> _Do this_
Please output the data below exactly as given, starting at its first line and stopping after the line that contains "SLACK = 0.0065".

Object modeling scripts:
----

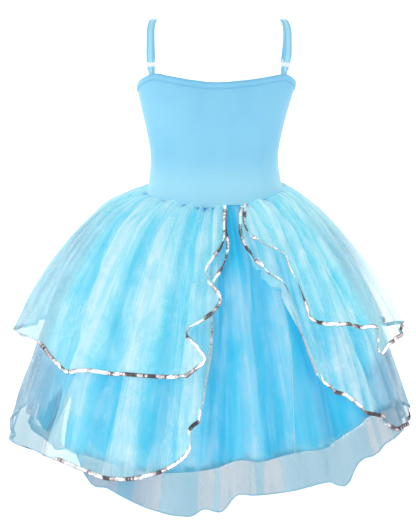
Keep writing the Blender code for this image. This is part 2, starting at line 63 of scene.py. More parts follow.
# How round the body's sections are, and the height of the waist, which dips at the back.
ROUNDNESS = 2.4
WAIST = -0.2385
WAIST_DIP = 0.008

# How the skirts leave the waist: the length of cloth over which the seam's puckers level out, the gap
# that opens between layers and the length it takes to open, and how far the lining hangs in.
SETTLE = 0.070
LAYER_GAP = 0.0026
GATHER = 0.070
SLACK = 0.0065

Section = namedtuple("Section", "height middle half_width back_depth front_depth")
BODICE = table(
    Section,
    (-0.2630, -0.0012, 0.1050, 0.0815, 0.0855), (-0.2420, -0.0013, 0.0984, 0.0755, 0.0795),
    (-0.2250, -0.0016, 0.0942, 0.0712, 0.0752), (-0.2050, -0.0024, 0.0915, 0.0690, 0.0730),
    (-0.1850, -0.0023, 0.0919, 0.0695, 0.0735), (-0.1560, -0.0021, 0.0971, 0.0715, 0.0765),
    (-0.1200, -0.0014, 0.1057, 0.0730, 0.0790), (-0.0930, 0.0002, 0.1122, 0.0705, 0.0780),
    (-0.0680, 0.0030, 0.1145, 0.0670, 0.0760),
)

# The top edge of the bodice, from the left side seam round the back and the front.
Level = namedtuple("Level", "angle height")
RIM = table(
    Level,
    (-90, -0.0940), (-82, -0.0905), (-76.5, -0.0838), (-64, -0.0732), (-59, -0.0722), (-49, -0.0753),
    (-32, -0.0795), (-14, -0.0824), (0, -0.0833), (13, -0.0826), (32, -0.0803), (42, -0.0786),
    (52, -0.0762), (61, -0.0738), (66, -0.0738), (76, -0.0815), (84, -0.0880), (90, -0.0915),
    (100, -0.0960), (117, -0.0970), (150, -0.1110), (180, -0.1150), (210, -0.1110), (243, -0.0980),
    (260, -0.0980), (270, -0.0940),
)

# The seam at the waist, which the puckered back pulls down.
SEAM = table(
    Level,
    (-80, -0.2440), (-57, -0.2482), (-39, -0.2508), (-20, -0.2559), (-8, -0.2578), (10, -0.2537),
    (26, -0.2531), (43, -0.2491), (60, -0.2431), (80, -0.2402), (115, -0.2395), (180, -0.2390),
    (240, -0.2400),
)

# The slope of the underskirt, in degrees below level, at each length of cloth from the waist.
Slope = namedtuple("Slope", "length back left right front")
SLOPES = table(
    Slope,
    (0.000, 6, 9, 7, 6), (0.012, 34, 21, 34, 32), (0.030, 52, 35, 49, 48), (0.060, 60, 48, 54, 56),
    (0.100, 65, 57, 57, 62), (0.150, 69, 64, 63, 67), (0.200, 71, 70, 66, 70), (0.300, 73, 76, 73, 72),
    (0.440, 72, 72, 72, 71),
)

# The large folds that run through every layer: the angle of each crest and the height of the fold.
Fold = namedtuple("Fold", "crest height")
FOLDS = table(
    Fold,
    (-8, 0.012), (12, 0.010), (31, 0.013), (52, 0.011), (71, 0.014), (92, 0.010), (111, 0.012),
    (131, 0.014), (150, 0.011), (169, 0.013), (190, 0.012), (211, 0.014), (230, 0.010), (251, 0.013),
    (271, 0.010), (289, 0.014), (308, 0.011), (331, 0.013),
)

# The hem of each closed layer: its length at each angle and how far it stands off the layer beneath.
Hem = namedtuple("Hem", "angle length stand")
UNDER_HEM = table(
    Hem,
    (-45, 0.382, 0.001), (-22, 0.386, 0.002), (0, 0.376, 0.001), (9, 0.366, 0.001), (14, 0.369, 0.002),
    (28, 0.362, 0.000), (40, 0.362, 0.001), (48, 0.350, 0.000), (90, 0.352, 0.000), (180, 0.362, 0.000),
    (270, 0.358, 0.000), (290, 0.366, 0.000), (296, 0.368, 0.000), (299, 0.330, 0.000),
    (302, 0.312, 0.000), (304, 0.322, 0.000), (306.5, 0.376, 0.000), (309, 0.382, 0.000),
)
LONG_HEM = table(
    Hem,
    (-69, 0.377, 0.003), (-64, 0.384, 0.003), (-55, 0.387, 0.003), (-46, 0.384, 0.003),
    (-42, 0.411, 0.003), (-33, 0.417, 0.002), (-21, 0.434, 0.004), (-10, 0.441, 0.006),
    (-6.5, 0.440, 0.006), (-4, 0.432, 0.002), (2.5, 0.433, 0.003), (6.5, 0.414, 0.001),
    (12, 0.414, 0.004), (25, 0.412, 0.002), (35, 0.408, 0.004), (43.5, 0.415, 0.006),
    (47, 0.395, 0.001), (54, 0.391, 0.002), (61, 0.390, 0.002), (66, 0.383, 0.002), (90, 0.382, 0.002),
    (120, 0.392, 0.004), (150, 0.402, 0.002), (180, 0.398, 0.004), (210, 0.402, 0.002),
    (240, 0.394, 0.005), (270, 0.382, 0.003),
)

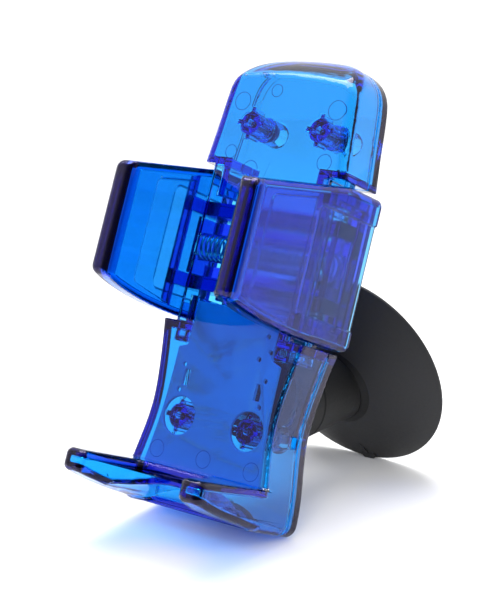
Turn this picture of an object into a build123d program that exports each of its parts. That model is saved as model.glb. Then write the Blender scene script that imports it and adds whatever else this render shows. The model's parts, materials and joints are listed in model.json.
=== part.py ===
"""Phone cradle with spring-loaded side jaws, carried by a ball joint on a suction cup.

The cradle is modelled in its own frame: X to the right, Y up along the cradle and Z out of
the front plate, with Z = 0 on the plate's outer face and Y = 0 at its bottom edge. The ball
joint is modelled about the ball's centre with Z along the neck, towards the cradle, and the
cup about its mouth with Z out of the mouth. Each group is then set in the object's frame:
+Z up, the cradle facing -Y, standing on z = 0 with the origin in the middle of its footprint.
"""

from build123d import *
from math import asin, cos, radians, sin
import os

# How the object stands, in degrees.
LEAN = 22.65
CUP_TILT = 19.3

# Cradle body.
DEPTH = 18.0
SEAM = 13.0
SEAM_GAP = 0.05
WALL = 2.0
PLATE = 2.3
BOTTOM = 12.2
TOP = 119.8
HEEL_HALF = 24.2
HEEL_ROUND = 3.6
WAIST_HALF = 21.3
SHOULDER_HALF = 24.3
CURVE_STEPS = 12
CROWN_ROUND = 5.0
RIM_ROUND = 3.0
INNER_ROUND = 1.0
WAIST_ROUND = 1.0
BACK_ROUND = 1.2
POCKET_HALF = 17.0
POCKET_LOW = 39.0
POCKET_HIGH = 84.5
PLATE_POCKET_HALF = 19.6
CROWN_CENTRE = -9.5
CROWN_FRONT_RISE = 111.5
CROWN_BACK_RISE = 119.9

# Feet under the phone.
FOOT_REACH = 28.2
FOOT_TOP = 0.5
FOOT_TIP_BOTTOM = 7.4
FOOT_TIP_INNER = 16.8
FOOT_TIP_OUTER = 23.6
FOOT_ROUND = 1.8
NOTCH_HALF = 11.5
NOTCH_BACK = 8.2
ARCH_HALF = 19.6
ARCH_RISE = 6.9
ARCH_BACK = -4.0

# Backing plate.
PLATE_THICK = 1.2
PLATE_HOLE_R = 0.65
SLOT_LOW = 21.7
SLOT_HIGH = 26.2

# Screws that hold the two covers together.
BOSS_X = 11.8
BOSS_LOW = 13.2
BOSS_HIGH = 97.2
BOSS_R = 3.1
BOSS_HOLE_R = 1.15
BOSS_END = 9.5
RIB_SPAN = 8.7
RIB_THICK = 1.0
TUBE_R = 3.7
TUBE_COUNTERBORE_R = 2.6
TUBE_FLOOR = 11.2
SCREW_R = 1.1
SCREW_HEAD_R = 2.3
SCREW_HEAD_H = 1.8
SCREW_TIP = 4.5

# Jaws.
JAW_LOW = 40.0
JAW_HIGH = 83.2
JAW_TIP_LOW = 45.0
JAW_TIP_HIGH = 75.4
JAW_FRONT = 36.0
JAW_BACK = 17.3
JAW_ROOT_INNER = 20.0
JAW_ROOT_OUTER = 27.2
JAW_TIP_INNER = 17.4
JAW_TIP_OUTER = 24.1
JAW_ROUND = 2.6
JAW_CLEAR = 0.4
TIP_WALL = 5.0
PANEL_FRONT = 9.2
PANEL_LOW = 46.0
PANEL_HIGH = 75.5
PANEL_DEEP = 0.6
WINDOW_BACK = 5.6
WINDOW_FRONT = 23.2
WINDOW_LOW = 42.6
WINDOW_HIGH = 77.6
WINDOW_DEEP = 0.5

# Slides inside the body, one on each jaw, and the spring between their end walls.
SLIDE_BACK = 14.5
SLIDE_FRONT = 2.8
LOW_ARM_FRONT = 11.6
END_WALL_BACK = 11.2
END_WALL_IN = 22.4
END_WALL_OUT = 24.2
SLIDE_ROOT_IN = 20.4
SLIDE_ROOT_OUT = 24.5
BASE_BACK = 3.0
BASE_FRONT = 5.0
SPRING_Y = 61.1
SPRING_DEEP = 6.9
SPRING_R = 3.6
WIRE_R = 0.4
SPRING_TURNS = 27

# Ball joint and stud.
BALL_Y = 24.0
BALL_DEEP = 30.5
BALL_R = 8.0
BALL_FIT = 0.05
STUD_R = 3.5
STUD_THREAD_R = 3.9
NECK_LENGTH = 25.8
RING_BACK = 5.0
NECK_RING_R = 12.4
NECK_END_R = 11.0
SEAT_R = 9.5

# Suction cup.
CUP_R = 32.24
HUB_FACE = 10.0
HUB_R = 13.0
COLLAR_TOP = 11.3
COLLAR_TOP_R = 11.2
CORE_R = 4.0
LIP_BACK = 0.4
TAB_R = 31.3
TAB_WIDE = 4.6
TAB_TURN = -4

WAIST_POINTS = [
    (HEEL_HALF, -BOTTOM + HEEL_ROUND), (22.7, 4.2), (WAIST_HALF, 14.2), (22.1, 26.2),
    (SHOULDER_HALF, POCKET_LOW),
]
LOBE_POINTS = [
    (SHOULDER_HALF, POCKET_HIGH), (22.95, 96), (21.9, 106), (20.5, 111.4), (17.5, 115.1),
    (9.4, 118.6), (0, TOP),
]
BOSSES = [(x, y) for y in (BOSS_LOW, BOSS_HIGH) for x in (-BOSS_X, BOSS_X)]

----

> _Exercise answer_
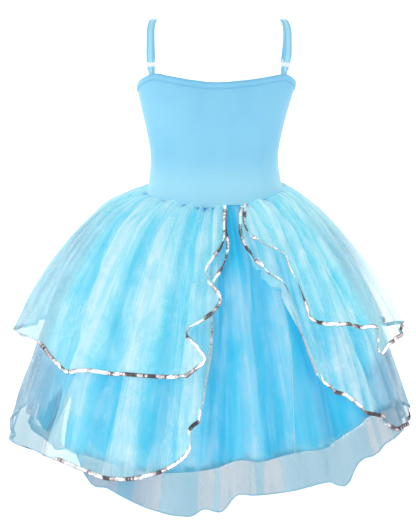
Keep writing the Blender code for this image. This is part 2, starting at line 63 of scene.py. More parts follow.
# How round the body's sections are, and the height of the waist, which dips at the back.
ROUNDNESS = 2.4
WAIST = -0.2385
WAIST_DIP = 0.008

# How the skirts leave the waist: the length of cloth over which the seam's puckers level out, the gap
# that opens between layers and the length it takes to open, and how far the lining hangs in.
SETTLE = 0.070
LAYER_GAP = 0.0026
GATHER = 0.070
SLACK = 0.0065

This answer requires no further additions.